SAP targets startups to widen reach

Enterprise software giant taps its Startup Forum platform, which offers entrepreneurs the opportunity to scale their business using HANA appliance, to broaden its brand appeal and customer demographics.
Written by Kevin Kwang, Contributor

SINGAPORE--SAP is widening its reach and brand appeal to startups with its Startup Forum initiative, which aims to empower entrepreneurs through its HANA in-memory computing appliance and offer them the opportunity to tap the software vendor's enterprise customer pool.

Simon Dale, head of technology and innovation at SAP Asia-Pacific Japan, said the Startup Forum was launched in March this year and has since been brought to Palo Alto in the United States, London, U.K., and Israel's Tel Aviv in Europe. In Asia, India's Mumbai and China's Shanghai have played host to the event and Australia will be its next port of call.

Speaking at the Forum held here Thursday, Dale said such platforms allow startups from all verticals to gain more information on what HANA can do for their businesses. The invite-only event offers startups in Singapore the opportunity to create tools that manage big data in real-time, and the most promising ones will be selected to go for the software company's development accelerator, he said.

Elaborating, he explained that the accelerator is a two-day training session to equip participants on how to make use of and find business value from HANA for specific internal processes and customer-facing services. This session will take place in two weeks' time and there are currently 20 places up for grabs, although Dale hopes to invite 5 to 6 people who participated in today's Forum to the training program.

Besides training, the development accelerator will also provide free software, service support up to a year, and certification on SAP technologies valued at US$65,000, he added.

Outstanding startups will also get the chance to be one of 20 participants globally to present their business innovations at SAP's Sapphire event later this year, which will bring together many of the software giant's 200,000 customers, he pointed out.

They could also access SAP Ventures' funding, which launched the US$155 million SAP HANA Real-Time Fund in April this year and is meant to identify and cultivate startups capable of delivering high-quality software to solve real-world problems using HANA, Dale noted.

He acknowledged HANA implementations tend to be conducted only by bigger enterprises, but the German software vendor now provides flexible, pay-per-use procurement methods tailored for small and midsize businesses (SMBs) to meet their needs in a cost-effective manner.

Startups see value
One startup present at the Forum Thursday was Nubefy, the cross-platform IT service management company which was awarded S$1 million (US$801,263) from the Singapore Infocomm Technology Federation (SITF) for being the most investible startup in the contest.

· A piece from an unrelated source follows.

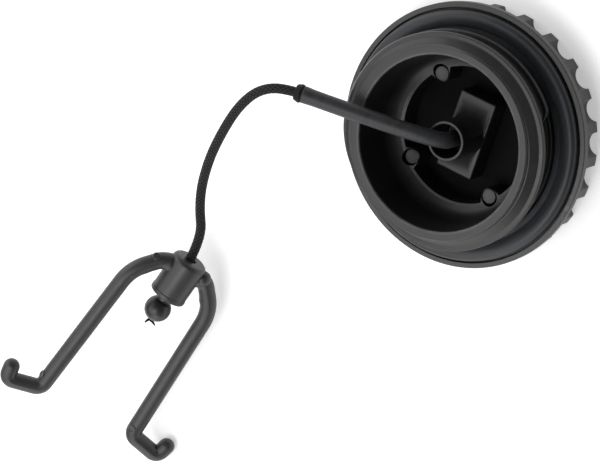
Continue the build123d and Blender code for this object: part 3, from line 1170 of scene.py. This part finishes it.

Nubefy CEO Eric Meyer told ZDNet Asia HANA's capabilities play well with the startup's monitoring service. He said Nubefy provides a service aimed at allowing companies to track the activities of their virtual machines across their various cloud networks. The embedded monitoring tool is able to store data in intervals of 1 minute, 5 minutes, 15, minutes, and so on.

Given the sheer volume of data which it collates and dissects each day, Meyer said the real-time computing of data stored means customers are served their information faster. Nubefy will also cut down on storage costs as it will not need to store computed data besides the most up-to-date information captured, he explained.

Similarly, Darryl Dickens, chief marketing officer of mobile loyalty service provider Pointpal, recognizes the potential that HANA brings to its business.

While the startup currently does not provide data analysis as a service to its customers, HANA's real-time analytics could allow them to crunch data to help deliver promotions to consumers' smartphones based on their location and proximity to the outlets offering the promotion, Dickens noted.

The ability to analyze customer demographics and identify where they purchase their products means Pointpal can better advise customers, which include Subway or Stella Artois, on where to open their next retail outlets, he added.

Both startups told ZDNet Asia the stated use cases are still exploratory and they have yet to implement HANA within their existing IT infrastructures.